**OBJECTIVE**
Using the data below, output the first line and every line after it up to and including the line containing "to_floor(lower)", exactly as written and with nothing added.

**STORED ROWS**
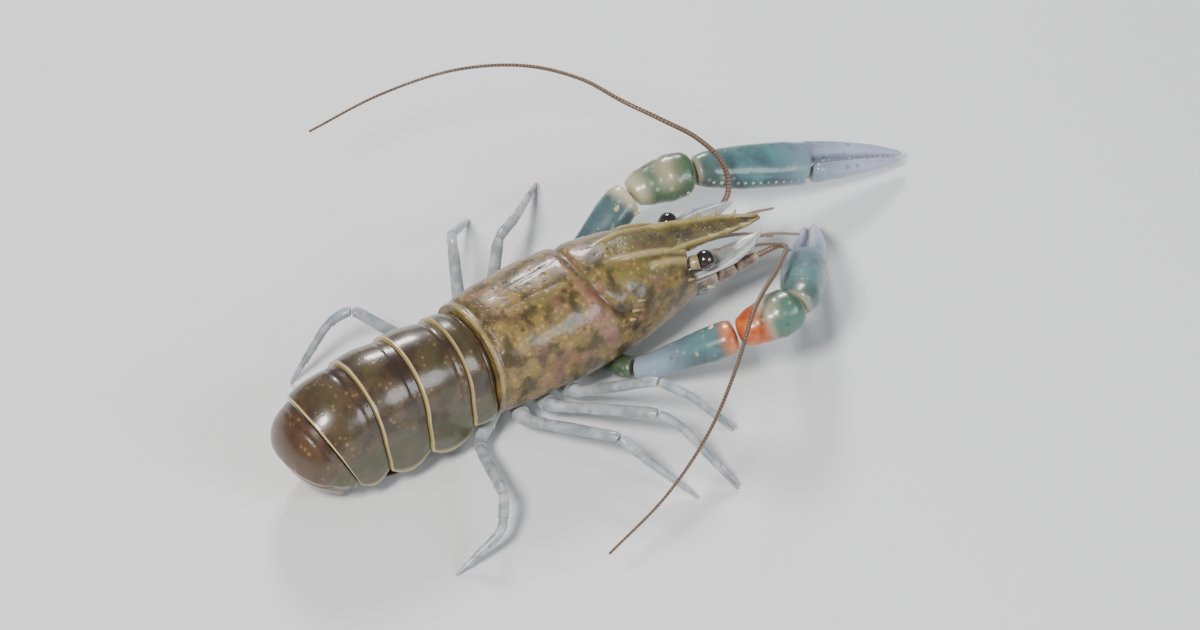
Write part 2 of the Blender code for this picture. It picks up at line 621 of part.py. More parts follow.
def build_leg(name, spec):
    side = 1 if name.endswith("left") else -1
    y, hip, knee, ankle, tip = spec
    points = [(side * ROOT_X, y, ROOT_Z), hip, knee, ankle, tip]
    route = Route(rounded(points, LEG_BEND), (0, 0, 1))
    bend = route.near(knee)
    limb(name + "_upper", route, 0.0, bend, UPPER_SIZES, "leg", LEG_SIDES, (False, True), most=0.25)
    lower = limb(name + "_lower", route, bend, route.length, LOWER_SIZES, "leg", LEG_SIDES, (True, False),
                 most=0.3)
    if name.startswith(PINCERS):
        rows = []
        for share in np.linspace(PINCER_FROM, 0.97, 5):
            centre, _, up, _ = route.frame(bend + (route.length - bend) * share)
            rows.append(centre + up * PINCER_SHIFT)
        finger = simple_tube("finger", rows, (PINCER_RADIUS, PINCER_RADIUS, 0.25), "leg", 5, 4)
        fuse(lower, [finger])
    to_floor(lower)


def abdomen_sizes(q):
    rows = np.array([(b[0], b[1], v[0], v[1], w) for b, v, w in ABDOMEN])
    return curve(np.arange(len(ABDOMEN)), rows, q)


def abdomen_ring(q, flare, drop, shift=0.0):
    """Cross-section at q rings along; drop lets the side plates hang."""
    by, bz, vy, vz, half = abdomen_sizes(q)
    back, belly = np.array((0.0, by, bz)), np.array((0.0, vy, vz))
    height = np.linalg.norm(back - belly)
    rise = (back - belly) / height
    normal = np.cross(rise, (1.0, 0.0, 0.0))
    base = belly + normal * shift
    half, top = half + flare, height + flare
    ring = []
    for j in range(ABDOMEN_ARCH + 1):
        angle = math.pi * j / ABDOMEN_ARCH
        lift = SHOULDER * height + (top - SHOULDER * height) * math.sin(angle) ** 0.9
        ring.append(base + np.array((half * math.cos(angle), 0, 0)) + rise * lift)
    hang, shoulder, wide = 0.02 * height - drop, SHOULDER * height, PLEURON_FLARE * half
    side = ((0.5 * (half + wide), 0.55 * shoulder), (wide, 0.0), (0.97 * wide, hang),
            (0.86 * wide, hang + 0.2),
            (0.76 * half, 0.06 * height))
    low = [(-x, lift) for x, lift in side] + [(x, lift) for x, lift in side[::-1]]
    ring += [base + np.array((x, 0, 0)) + rise * lift for x, lift in low]
    return ring


def build_somite(number):
    drop = PLEURON_DROP[number - 1]
    rings = []
    for t in ABDOMEN_STATIONS:
        lobe = drop * math.sin(math.pi * min(1.0, 0.12 + 0.8 * t)) ** 0.8
        flare = RING_STEP * (t ** 0.7 - 0.6)
        shift = GAP / 2 if t == 0.0 else (-GAP / 2 if t == 1.0 else 0.0)
        rings.append(abdomen_ring(number - 1 + t, flare, lobe, shift))
    body = solid("somite_%d" % number, rings, "abdomen")
    if number in PLEOPODS:
        fuse(body, [pleopod(number, side) for side in (1, -1)])
    to_floor(body)
    return body


def pleopod(number, side):
    _, _, vy, vz, half = abdomen_sizes(number - 0.5)
    front, rear = abdomen_sizes(number - 1), abdomen_sizes(number)
    length = PLEOPODS[number]
    ahead = unit((0.0, front[2] - rear[2], front[3] - rear[3]))
    over = np.cross(ahead, (1.0, 0.0, 0.0))
    root = np.array((side * half * 0.42, vy, vz)) + 1.6 * over
    tip = np.array((side * half * 0.46, vy, vz)) + 0.7 * length * ahead - 0.4 * length * over
    middle = (root + tip) / 2 - 0.2 * over
    return simple_tube("swimmeret", [root, middle, tip], ((0.8, 0.5), (1.4, 0.42), (0.7, 0.3)), "abdomen",
                       6, 5)


def seat(z):
    """y of the tail root at a height: the last ring's end face plus a gap."""
    (by, bz), (vy, vz) = ABDOMEN[-1][:2]
    along = unit((by - vy, bz - vz))
    return by + (z - bz) * along[0] / along[1] - GAP / abs(along[1])


def blade(name, rows, layer):
    """Flat leaf; rows are x, y and half width along it, a layer its underside and thickness."""
    rows, (low, root_thick) = np.array(rows, float), layer
    rings = []
    for k, share in enumerate(np.linspace(0, 1, 9)):
        x, y, half = curve(np.linspace(0, 1, len(rows)), rows, share)
        after, before = (curve(np.linspace(0, 1, len(rows)), rows[:, :2], t)
                         for t in (share + 0.05, share - 0.05))
        run = unit(after - before)
        across = np.array((-run[1], run[0]))
        thick = root_thick * (1.0 - 0.45 * share)
        outline = ((half, 0.0), (half, 0.35 * thick), (0.55 * half, 0.85 * thick), (0.0, thick),
                   (-0.55 * half, 0.85 * thick), (-half, 0.35 * thick), (-half, 0.0))
        ring = []
        for side, z in outline:
            px, py = np.array((x, y)) + across * side
            if k == 0:
                py = seat(low + z)
            ring.append(np.array((px, py, low + z)))
        rings.append(ring)
    return solid(name, rings, "fan")


def build_fan():
    blade("telson", TELSON, TELSON_LAYER)
    for side, word in ((1, "left"), (-1, "right")):
        for name, rows, layer in (("uropod_inner_", ENDOPOD, INNER_LAYER),
                                  ("uropod_outer_", EXOPOD, OUTER_LAYER)):
            blade(name + word, [(x * side, y, half) for x, y, half in rows], layer)


def settle():
    """Bring the bottom centre of the whole box to the origin."""
    parts = [item for item in bpy.data.objects if item.type == "MESH"]
    spots = np.array([tuple(v.co) for item in parts for v in item.data.vertices])
    low, high = spots.min(axis=0), spots.max(axis=0)
    move = -np.array(((low[0] + high[0]) / 2, (low[1] + high[1]) / 2, low[2]))
    for item in parts:
        for vertex in item.data.vertices:
            vertex.co.x += move[0]
            vertex.co.y += move[1]
            vertex.co.z += move[2]


def build():
    clear_scene()
    build_carapace()
    build_sternum()
    for side, word, feeler, claw in ((1, "left", FEELER_LEFT, CLAW_LEFT),
                                     (-1, "right", FEELER_RIGHT, CLAW_RIGHT)):
        build_head(side, word)
        build_feeler(feeler, word)
        build_claw_leg(claw, word, side)
    for name, spec in LEGS.items():
        build_leg(name, spec)
    for number in range(1, len(ABDOMEN)):
        build_somite(number)
    build_fan()
    settle()


build()
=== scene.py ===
"""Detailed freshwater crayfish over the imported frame, with light, floor and camera.

Lengths are millimetres in the modelling frame of the part: head toward -Y,
the animal's left on +X, y = 0 at the rear rim of the carapace.  MM and SHIFT
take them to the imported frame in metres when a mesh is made.
"""
import math

import bmesh
import bpy
import numpy as np
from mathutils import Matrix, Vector


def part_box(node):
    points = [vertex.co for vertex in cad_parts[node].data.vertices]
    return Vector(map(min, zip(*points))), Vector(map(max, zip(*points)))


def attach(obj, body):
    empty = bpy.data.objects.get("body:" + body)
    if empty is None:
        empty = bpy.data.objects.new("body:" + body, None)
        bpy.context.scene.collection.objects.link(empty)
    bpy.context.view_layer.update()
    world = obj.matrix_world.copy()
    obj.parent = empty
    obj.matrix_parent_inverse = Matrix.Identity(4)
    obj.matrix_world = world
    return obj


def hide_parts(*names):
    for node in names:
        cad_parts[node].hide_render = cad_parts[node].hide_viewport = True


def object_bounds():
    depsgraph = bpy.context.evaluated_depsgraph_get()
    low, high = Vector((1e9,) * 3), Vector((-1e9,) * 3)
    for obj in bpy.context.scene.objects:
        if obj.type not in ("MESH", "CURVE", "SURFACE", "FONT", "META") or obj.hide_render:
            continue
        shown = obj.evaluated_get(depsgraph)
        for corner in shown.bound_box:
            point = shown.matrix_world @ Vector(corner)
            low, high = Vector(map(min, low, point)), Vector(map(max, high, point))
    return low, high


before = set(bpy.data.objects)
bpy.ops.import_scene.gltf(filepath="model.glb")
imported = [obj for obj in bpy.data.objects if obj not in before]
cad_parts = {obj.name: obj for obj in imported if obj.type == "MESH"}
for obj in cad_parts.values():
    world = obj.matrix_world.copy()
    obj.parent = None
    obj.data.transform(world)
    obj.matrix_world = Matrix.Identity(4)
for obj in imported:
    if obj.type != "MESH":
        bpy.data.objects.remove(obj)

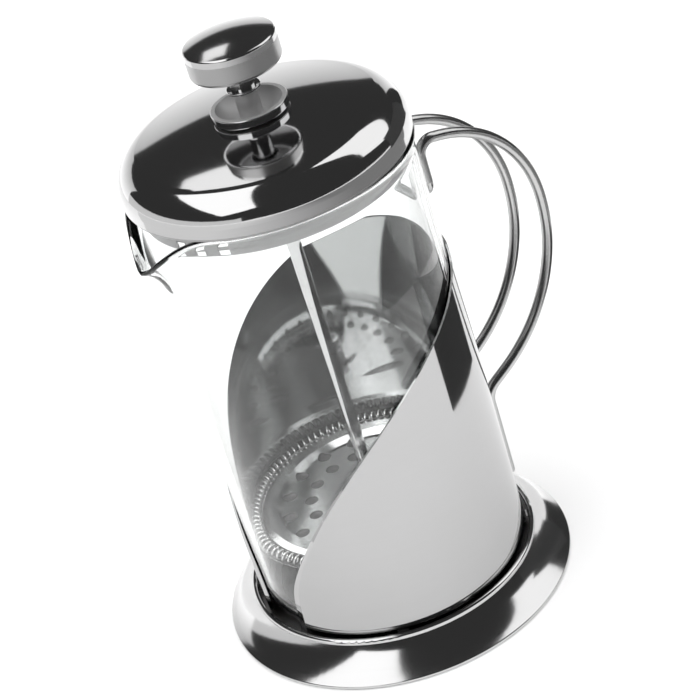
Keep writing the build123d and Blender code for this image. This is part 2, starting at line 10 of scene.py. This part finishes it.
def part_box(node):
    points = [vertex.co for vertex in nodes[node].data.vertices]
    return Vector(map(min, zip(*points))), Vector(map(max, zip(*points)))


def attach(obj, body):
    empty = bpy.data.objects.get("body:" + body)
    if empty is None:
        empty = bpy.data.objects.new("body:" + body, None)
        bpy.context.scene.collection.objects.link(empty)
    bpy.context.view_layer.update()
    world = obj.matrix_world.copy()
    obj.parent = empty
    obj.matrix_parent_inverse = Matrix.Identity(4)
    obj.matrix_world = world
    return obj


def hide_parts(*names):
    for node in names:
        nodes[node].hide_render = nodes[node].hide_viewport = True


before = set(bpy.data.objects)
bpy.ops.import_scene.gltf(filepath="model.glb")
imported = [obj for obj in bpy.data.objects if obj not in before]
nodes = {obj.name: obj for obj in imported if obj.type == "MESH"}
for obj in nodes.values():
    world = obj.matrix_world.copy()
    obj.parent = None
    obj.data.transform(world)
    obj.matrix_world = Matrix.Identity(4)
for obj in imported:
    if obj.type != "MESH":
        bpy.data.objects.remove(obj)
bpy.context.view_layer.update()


# ---------------------------------------------------------------- base skirt
# The foot is one spun sheet of stainless steel, brushed bright.
# It flares from the rolled collar down to a turned lip on the table.
class Wire:
    """A node's output. Python's operators on it add Math nodes to the same tree."""

    def __init__(self, socket):
        self.socket = socket

    def make(self, kind, settings, inputs, output=0):
        """A new node of that kind, set up, then fed with values or wires."""
        tree = self.socket.id_data
        node = tree.nodes.new("ShaderNode" + kind)
        for name, value in settings.items():
            if name == "stops":
                ramp = node.color_ramp.elements
                while len(ramp) < len(value):
                    ramp.new(0.5)
                for stop, (place, shade) in zip(ramp, value):
                    stop.position = place
                    stop.color = (shade, shade, shade, 1)
            else:
                setattr(node, name, value)
        for name, value in inputs.items():
            if isinstance(value, Wire):
                tree.links.new(value.socket, node.inputs[name])
            else:
                node.inputs[name].default_value = value
        return Wire(node.outputs[output])

    def maths(self, operation, *values):
        return self.make("Math", {"operation": operation}, dict(enumerate(values)))

    def __add__(self, other):
        return self.maths("ADD", self, other)

    def __sub__(self, other):
        return self.maths("SUBTRACT", self, other)

    def __rsub__(self, other):
        return self.maths("SUBTRACT", other, self)

    def __mul__(self, other):
        return self.maths("MULTIPLY", self, other)

    def __pow__(self, other):
        return self.maths("POWER", self, other)

    def __gt__(self, other):
        return self.maths("GREATER_THAN", self, other)

    def __lt__(self, other):
        return self.maths("LESS_THAN", self, other)

    __radd__ = __add__
    __rmul__ = __mul__


def new_finish(name, **constants):
    """A material with a Principled shader. Gives both, and the piece's own coordinates."""
    material = bpy.data.materials.new(name)
    material.use_nodes = True
    shader = material.node_tree.nodes["Principled BSDF"]
    for socket, value in constants.items():
        shader.inputs[socket.replace("_", " ")].default_value = value
    place = material.node_tree.nodes.new("ShaderNodeTexCoord")
    return material, shader, Wire(place.outputs["Object"])


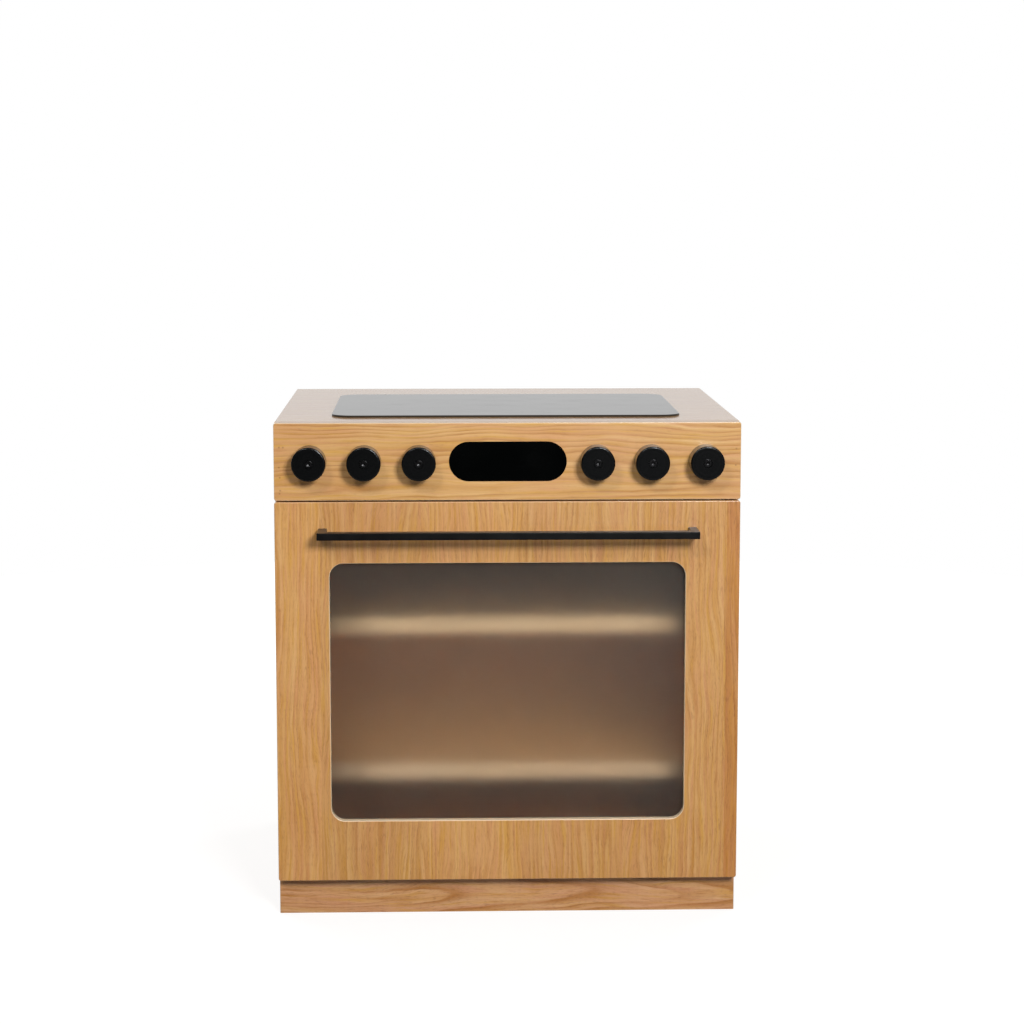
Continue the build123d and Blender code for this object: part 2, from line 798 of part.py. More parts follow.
def make_parts():
    """Every node by name, each a solid or a list of alike solids."""
    parts = {
        "worktop": make_worktop(),
        "side_left": make_side(-1),
        "side_right": make_side(1),
        "bottom_board": make_cross_board(plinth_height),
        "ceiling_board": make_cross_board(ceiling_bottom),
        "back_panel": make_back(),
        "plinth_front": make_plinth_front_or_rear(carcass_y, -1),
        "plinth_rear": make_plinth_front_or_rear(board_back_y - board, 1),
        "plinth_left": make_plinth_side(-1),
        "plinth_right": make_plinth_side(1),
        "plinth_blocks": make_plinth_blocks(),
        "control_panel": make_control_panel(),
        "display_panel": make_display(),
        "hob_plate": make_hob(),
        "shelf_lower": make_shelf(lower_shelf_bottom),
        "shelf_upper": make_shelf(upper_shelf_bottom),
        "shelf_pins": make_shelf_pins(),
        "dowels": [dowel(joint) for joint in joints],
        "back_screws": [flush_screw(place, FRONT, back_screw_length) for place in back_screw_places()],
        "hinge_arm_left": make_hinge_arm(-1),
        "hinge_arm_right": make_hinge_arm(1),
        "hinge_bushes": [make_hinge_bush(side) for side in (-1, 1)],
        "hinge_arm_screws": [
            flush_screw(place, outward, arm_screw_length)
            for side, inward, outward in BOTH_SIDES
            for place in arm_screw_places(side)
        ],
        "door_stops": make_door_stops(),
        "catch_case": make_catch(),
        "catch_magnet": magnet_space(),
        "catch_screws": [flush_screw(place, UP, catch_screw_length) for place in catch_screw_places()],
        "door_panel": make_door(),
        "window_pane": make_pane(),
        "pane_clips": make_clips(),
        "pane_clip_screws": make_clip_screws(),
        "door_bumpers": make_bumpers(),
        "hinge_pins": [make_hinge_pin(side) for side in (-1, 1)],
        "strike_plate": make_strike(),
        "strike_screws": [flush_screw(place, FRONT, strike_screw_length) for place in strike_screw_places()],
        "door_handle": make_handle(),
        "handle_screws": make_handle_screws(),
        "handle_washers": make_handle_washers(),
        "knob_bolts": [make_bolt(x) for x in knob_places],
        "knob_felts": [make_felt(x) for x in knob_places],
        "knob_washers": [make_washer(x) for x in knob_places],
        "knob_nuts": [make_nut(x) for x in knob_places],
    }
    for number, x in enumerate(knob_places, start=1):
        parts[f"knob_{number}"] = make_knob(x)
    return parts


def save(name, shape):
    shapes = shape if isinstance(shape, list) else [shape]
    solids = [solid for item in shapes for solid in item.solids()]
    export_step(Compound(solids), f"parts/{name}.step")


os.makedirs("parts", exist_ok=True)
for name, shape in make_parts().items():
    save(name, shape)
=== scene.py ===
"""Looks of the toy oven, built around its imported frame. Metres, +Z up, the front faces -Y."""

import json
import math

import bpy
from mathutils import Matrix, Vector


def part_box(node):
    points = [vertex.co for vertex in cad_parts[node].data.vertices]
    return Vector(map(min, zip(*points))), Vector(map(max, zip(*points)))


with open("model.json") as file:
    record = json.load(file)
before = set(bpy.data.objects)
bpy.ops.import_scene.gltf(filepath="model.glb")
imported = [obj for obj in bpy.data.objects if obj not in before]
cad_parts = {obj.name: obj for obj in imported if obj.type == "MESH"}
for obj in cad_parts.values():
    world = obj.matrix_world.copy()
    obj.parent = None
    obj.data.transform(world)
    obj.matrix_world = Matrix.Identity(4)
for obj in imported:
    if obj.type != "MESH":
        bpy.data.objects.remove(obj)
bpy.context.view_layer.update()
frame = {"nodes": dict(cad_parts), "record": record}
nodes = frame["nodes"]
MM = 0.001

# ---------------------------------------------------------------- driving values

# Camera: found from the corners of the object in the photograph
IMAGE_SIZE = 1024  # pixels
AXIS_ROW = 480  # the pixel row where the camera's axis meets the picture
FOCAL_PIXELS = 2377.8
SENSOR_WIDTH = 36.0  # millimetres
CAMERA_PLACE = (-0.06457, -2.6042, 0.76967)
CAMERA_PITCH = 0.1262  # radians below the horizon
CAMERA_YAW = -0.0284

# Floor
FLOOR_RADIUS = 2.2
FLOOR_CORNERS = 96
FLOOR_DROP = 0.0003  # below the part, so that the two faces never coincide
FLOOR_TONE = (128, 127, 126)
FLOOR_ROUGHNESS = 0.9
FLOOR_GLOW = 0.84  # what only the camera sees, added to the floor's own light near the part
GLOW_FADE = (0.5, 1.3)  # how far out the floor starts to turn white, and is as white as the background

# Lamps: turn is to the viewer's right, rise is above the horizon, both in degrees
AIM = (0.0, -0.18, 0.38)
KEY = {"turn": 14.2, "rise": 21.9, "distance": 2.33, "size": 0.45, "watts": 40.0}
SIDE = {"turn": -20.0, "rise": 34.0, "distance": 3.0, "size": 0.42, "watts": 16.7}
REAR = {"rise": 10.0, "distance": 2.4, "size": 1.0, "watts": 27.0, "glossy": False}
REAR_TURNS = (138.0, -138.0)  # low behind the part, one on each side
TOP = ("worktop", "hob_plate")  # level and glossy: from behind they would mirror the front lamps

# World
FILL = 0.22  # strength for diffuse light
BACKDROP_SHINE = 0.8  # strength that shiny faces see behind the part
FRONT_SHINE = 0.01  # and in front of it
SHINE_TURN = (-0.1, 0.5)  # the Y part of the direction, from the front's strength to the backdrop's

# Places on the part
LEAF_WIDTH = 104.4 * MM
DOOR_SEAM = 15.2 * MM  # the seam of the door's veneer nearest its middle
DOOR_STRIP = 226.5 * MM  # past this line lies a narrow darker leaf
REBATE_LIP = 8 * MM  # how far the pane's rebate reaches past the window on each side
pane_low, pane_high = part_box("window_pane")
WINDOW_EDGES = tuple((pane_low[axis] - REBATE_LIP, pane_high[axis] + REBATE_LIP) for axis in (0, 2))
PIN_MARKS = (  # X and Z of the filled pin holes near the ends of the control panel
    (-0.2342, 0.4966),
    (-0.2302, 0.4966),
    (-0.2345, 0.4759),
    (-0.2338, 0.4655),
    (-0.2335, 0.4520),
    (-0.2341, 0.4490),
    (0.2350, 0.4940),
    (0.2346, 0.4770),
)


def srgb(red, green, blue):
    """A colour given as 0-255 screen values, as the linear colour that shaders take."""
    linear = []
    for value in (red, green, blue):
        share = value / 255
        linear.append(share / 12.92 if share <= 0.04045 else ((share + 0.055) / 1.055) ** 2.4)
    return (*linear, 1.0)


# ---------------------------------------------------------------- shader nodes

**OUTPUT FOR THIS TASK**
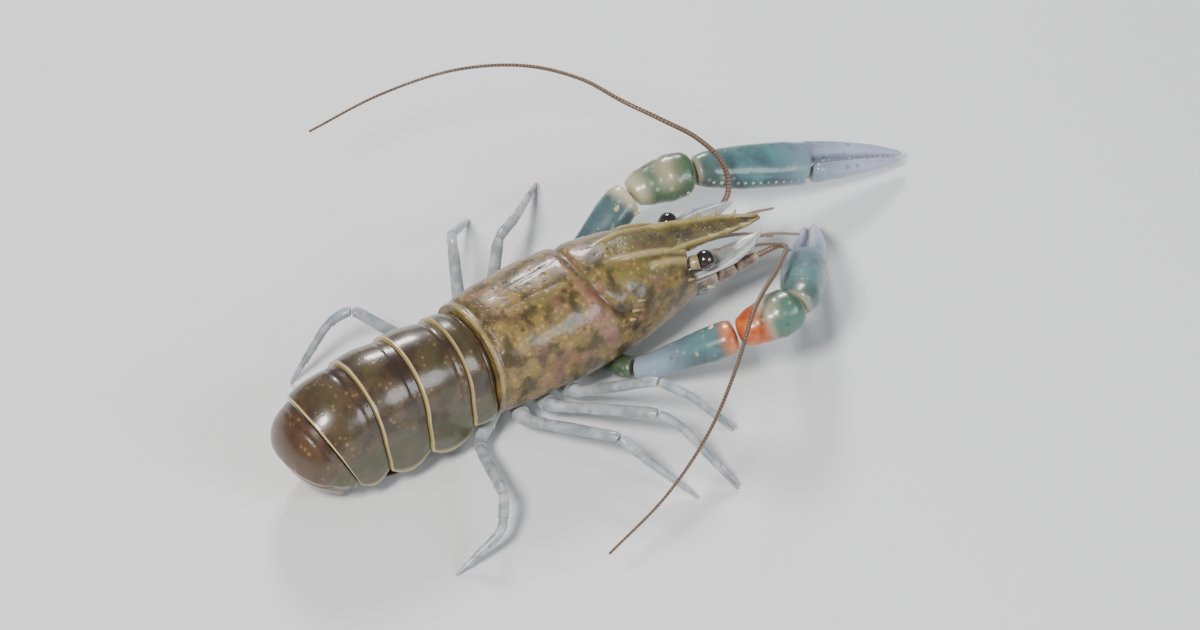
Write part 2 of the Blender code for this picture. It picks up at line 621 of part.py. More parts follow.
def build_leg(name, spec):
    side = 1 if name.endswith("left") else -1
    y, hip, knee, ankle, tip = spec
    points = [(side * ROOT_X, y, ROOT_Z), hip, knee, ankle, tip]
    route = Route(rounded(points, LEG_BEND), (0, 0, 1))
    bend = route.near(knee)
    limb(name + "_upper", route, 0.0, bend, UPPER_SIZES, "leg", LEG_SIDES, (False, True), most=0.25)
    lower = limb(name + "_lower", route, bend, route.length, LOWER_SIZES, "leg", LEG_SIDES, (True, False),
                 most=0.3)
    if name.startswith(PINCERS):
        rows = []
        for share in np.linspace(PINCER_FROM, 0.97, 5):
            centre, _, up, _ = route.frame(bend + (route.length - bend) * share)
            rows.append(centre + up * PINCER_SHIFT)
        finger = simple_tube("finger", rows, (PINCER_RADIUS, PINCER_RADIUS, 0.25), "leg", 5, 4)
        fuse(lower, [finger])
    to_floor(lower)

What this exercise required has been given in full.